Quoi de neuf dans les montagnes de Calabre, d’où Frammartino, cinéaste architecte, avait déjà ramené Il dono voilà six ans ? Pas grand chose à première vue : un village d’un autre temps qui n’en finit plus de s’éteindre, et s’accroche en attendant à l’éternité immobile de ses rituels – un vieux berger promène quotidiennement son troupeau, les villageois s’activent, comme chaque année et suivant une technique ancestrale, à la fabrication du charbon de bois. Village identique, semblable bocal où Frammartino retrouve le bonheur simple de la captation (plans fixes et longs qui embrassent le rythme silencieux de la vie locale), terrain mi-documentaire mi-fiction sur lequel il déploie un indéniable talent, même si le film n’est pas loin de frôler souvent un certain académisme de la lenteur. Mais dans cette respiration à laquelle Il dono tendait déjà l’oreille, Frammartino a entendu cette fois un peu plus que l’écoulement immuable des jours. A l’oreille du cinéaste c’est la poésie, ce coup-ci, qui chuchote, et lui inspire ce modeste sujet : la grande histoire de la Vie, débitée en cycles et au gré des saisons.
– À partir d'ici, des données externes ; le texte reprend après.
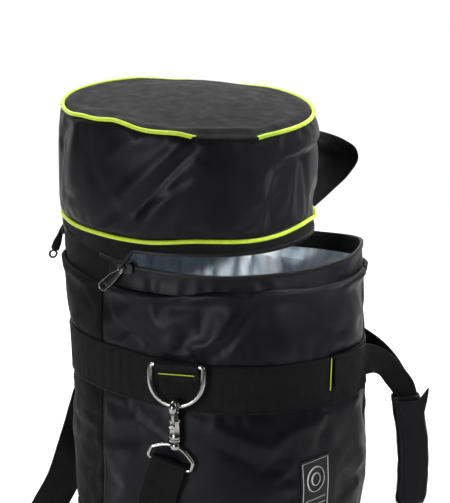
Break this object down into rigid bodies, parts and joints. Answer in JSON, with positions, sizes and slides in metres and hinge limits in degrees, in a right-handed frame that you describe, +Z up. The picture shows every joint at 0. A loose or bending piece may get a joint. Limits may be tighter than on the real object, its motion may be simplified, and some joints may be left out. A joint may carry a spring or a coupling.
{
  "type": "cylindrical padded carry bag",
  "caption": "Upright round padded fabric bag with a drum-shaped zip lid swung half off its open mouth, piped edges, webbing bands, a wrapped side handle and a clip-on shoulder strap.",
  "frame": {"origin": "middle of the underside of the base, on the surface the bag stands on", "axes": "+Z up along the bag's height, front with the clipped strap towards -Y, carry handle towards +X"},
  "size_m": [0.4899, 0.4229, 0.5606],
  "materials": {
    "gloss_nylon": "glossy coated ripstop nylon",
    "matte_nylon": "matte woven nylon",
    "webbing": "ribbed woven webbing",
    "lime_piping": "satin piping cord",
    "padding": "closed-cell padding",
    "base_board": "stiffener sheet",
    "silver_lining": "crinkled silver-grey lining",
    "zip_tape": "knitted zip tape",
    "zip_chain": "moulded zip teeth",
    "zip_metal": "dark painted metal",
    "nickel": "polished nickel plate",
    "label": "printed patch"
  },
  "bodies": {
    "bag": {"base_panel": "matte_nylon", "base_board": "base_board", "base_lining": "silver_lining", "base_piping": "lime_piping", "outer_front_panel": "gloss_nylon", "outer_rear_panel": "matte_nylon", "wall_foam": "padding", "wall_lining": "silver_lining", "mouth_facing": "matte_nylon", "lower_zip_tape": "zip_tape", "lower_zip_chain": "zip_chain", "hinge_flap": "zip_tape", "upper_band": "webbing", "lower_band": "webbing", "label_patch": "label", "handle_front_strap": "webbing", "handle_rear_strap": "webbing", "grip_wrap": "matte_nylon", "front_ring_tab": "webbing", "rear_ring_tab": "webbing", "front_snap_eye": "nickel", "rear_snap_eye": "nickel", "shoulder_strap": "webbing"},
    "lid": {"lid_front_panel": "gloss_nylon", "lid_side_panel": "gloss_nylon", "lid_rear_panel": "gloss_nylon", "lid_wall_foam": "padding", "lid_wall_lining": "silver_lining", "lid_bottom_piping": "lime_piping", "lid_top_piping": "lime_piping", "upper_zip_tape": "zip_tape", "upper_zip_chain": "zip_chain", "lid_top_panel": "gloss_nylon", "lid_top_foam": "padding", "lid_top_lining": "silver_lining", "haul_loop": "matte_nylon"},
    "front_slider_body": {"front_slider": "zip_metal"},
    "front_pull_body": {"front_pull": "zip_metal"},
    "rear_slider_body": {"rear_slider": "zip_metal"},
    "rear_pull_body": {"rear_pull": "zip_metal"},
    "front_ring_body": {"front_strap_ring": "nickel"},
    "rear_ring_body": {"rear_strap_ring": "nickel"},
    "front_hook_body": {"front_snap_hook": "nickel"},
    "rear_hook_body": {"rear_snap_hook": "nickel"},
    "front_bolt_body": {"front_snap_bolt": "nickel"},
    "rear_bolt_body": {"rear_snap_bolt": "nickel"},
    "grip_flap_body": {"grip_flap": "matte_nylon"}
  },
  "joints": [
    {"name": "lid_hinge", "type": "hinge", "parent": "bag", "child": "lid", "pos_m": [-0.14032, -0.044, 0.425], "axis": [0.4997, -0.8655, -0.0343], "range_deg": [0, 120]},
    {"name": "front_slider_travel", "type": "hinge", "parent": "bag", "child": "front_slider_body", "pos_m": [0.00118, 0.07862, 0.43234], "axis": [0.0394, -0.1705, 0.9846], "range_deg": [0, 70]},
    {"name": "front_pull_swing", "type": "hinge", "parent": "front_slider_body", "child": "front_pull_body", "pos_m": [-0.08978, -0.09103, 0.40659], "axis": [-0.8837, 0.454, 0.114], "range_deg": [0, 110]},
    {"name": "rear_slider_travel", "type": "hinge", "parent": "bag", "child": "rear_slider_body", "pos_m": [-0.07898, -0.00113, 0.4184], "axis": [-0.0746, -0.1378, -0.9876], "range_deg": [0, 28]},
    {"name": "rear_pull_swing", "type": "hinge", "parent": "rear_slider_body", "child": "rear_pull_body", "pos_m": [-0.15798, 0.02147, 0.42094], "axis": [0.267, 0.9528, -0.1444], "range_deg": [0, 110]},
    {"name": "front_ring_swing", "type": "hinge", "parent": "bag", "child": "front_ring_body", "pos_m": [-0.03628, -0.12865, 0.31517], "axis": [-0.9706, 0.2407, 0], "range_deg": [0, 7]},
    {"name": "front_hook_swivel", "type": "hinge", "parent": "bag", "child": "front_hook_body", "pos_m": [-0.03811, -0.13603, 0.27419], "axis": [0, 0, 1], "range_deg": [-12, 12]},
    {"name": "front_bolt_slide", "type": "slide", "parent": "front_hook_body", "child": "front_bolt_body", "axis": [0, 0, -1], "range_m": [0, 0.008], "stiffness_N_per_m": 300},
    {"name": "rear_ring_swing", "type": "hinge", "parent": "bag", "child": "rear_ring_body", "pos_m": [-0.12481, 0.07744, 0.32328], "axis": [0.6944, 0.7196, 0], "range_deg": [0, 7]},
    {"name": "rear_hook_swivel", "type": "hinge", "parent": "bag", "child": "rear_hook_body", "pos_m": [-0.13028, 0.08272, 0.28231], "axis": [0, 0, 1], "range_deg": [-12, 12]},
    {"name": "rear_bolt_slide", "type": "slide", "parent": "rear_hook_body", "child": "rear_bolt_body", "axis": [0, 0, -1], "range_m": [0, 0.008], "stiffness_N_per_m": 300},
    {"name": "grip_flap_hinge", "type": "hinge", "parent": "bag", "child": "grip_flap_body", "pos_m": [0.1925, -0.0097, 0.184], "axis": [0, 0, -1], "range_deg": [0, 120]}
  ]
}
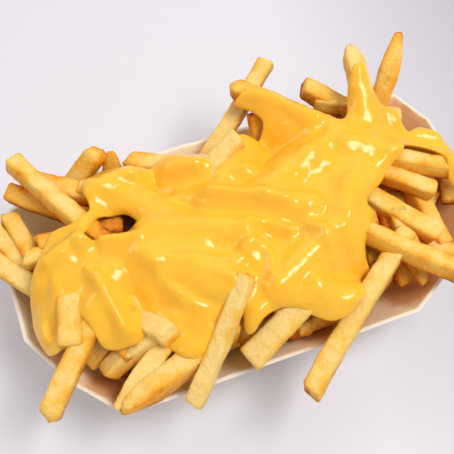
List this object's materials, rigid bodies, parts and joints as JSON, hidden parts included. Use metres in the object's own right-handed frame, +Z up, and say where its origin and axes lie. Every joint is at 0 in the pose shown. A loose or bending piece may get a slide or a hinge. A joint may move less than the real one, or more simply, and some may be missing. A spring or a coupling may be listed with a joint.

Le film commence au village, avec la distribution du charbon. Premier temps du récit, qui en compte quatre, comme il y a quatre saisons : un vieux berger conduit ses chèvres dans la montagne puis, sur le chemin du retour, fait un crochet par l’église où la bonne du curé, comme tous les jours, a récolté pour lui un peu de poussière. Une croyance locale pare la poussière de l’église de vertus médicinales alors le vieux, qui a une mauvaise toux, s’en fait quotidiennement une mixture. Un soir la poussière manque et c’est la toux qui gagne : le vieux se couche, il ne se relèvera pas, et autour de sa dépouille c’est son troupeau entier qui s’agglutine, entame une bêlante veillée mortuaire. Début du deuxième mouvement : dans l’étable, comme poussé par le dernier souffle du vieux, un chevreau voit le jour. De ce virage surprenant (le chevreau prend les commandes de la fiction, laissant derrière le village et ses habitants), le film sort provisoirement gagnant. Parce qu’on se dit d’abord qu’il faut une certaine audace pour tourner ainsi le dos au programme qui s’annonçait : avec l’animal, le film s’embarque pour un autre rythme, trouve une tonalité quasi-épique – la bestiole s’égare dans la montagne, affronte les intempéries, pousse Le Quattro volte du côté du film d’aventure. Et en même temps dans ce point de montage d’une naïveté héroïque (la mort du vieux = la naissance du chevreau), on voit bien que le film fait l’annonce de son vrai programme, un peu plus embarrassant. Lequel programme, immanquablement, se trouve confirmé à la fin de l’épopée de la bête : à bout de souffle, celle-ci se blottit au pied d’un sapin qui prend, à son tour, les commandes du récit, avant de se voir débité puis réduit en charbon, et puis le charbon est distribué à nouveau, dernière étape et fin du cycle, retour au point de départ.

C’est moins la naïveté de cette structure en marabout-bout de ficelle qui ennuie, au fond, que l’impression que le film ne capte finalement rien d’autre que l’énoncé lourdingue de sa démonstration. Il vaut malgré tout pour les quelques moments où, soudain, un événement semble s’extraire de cette camisole d’animisme simplet pour exister pour lui-même, parasitant la mécanique. De ce point de vue, la palme va à un moment épatant de comique canin qui constitue probablement l’une des plus belles scènes vues cette année. C’est un plan très large, qui embrasse une partie du village en plongée, et dans ce plan vient de défiler une procession elle-même assez cocasse en pareil décor (c’est une fête religieuse, les villageois sont déguisés et trimballent un Christ en croix). Au milieu du plan il y a un chien, qui a regardé passer le cortège, et soudain le chien, sans autre raison que le jeu, retire une cale sous la roue d’une camionnette, et la camionnette lentement s’anime, finalement s’encastre dans la barrière d’un enclos de moutons qui, libérés, partent envahir le village tandis que le toutou contemple l’étendue des dégâts. Au milieu d’un tel film, c’est peu de dire que cette parenthèse de burlesque dilaté étonne, et qu’elle fait du bien : avec le chien farceur, c’est Buster Keaton qui s’invite en Calabre. Dommage seulement qu’il faille en passer par une leçon de philosophie qui, si Frammartino nous jure qu’elle lui fut inspirée par Pythagore, en rappelle méchamment une autre, celle – un volcan s’éteint, un être s’éveille – des marchands d’eau minérale.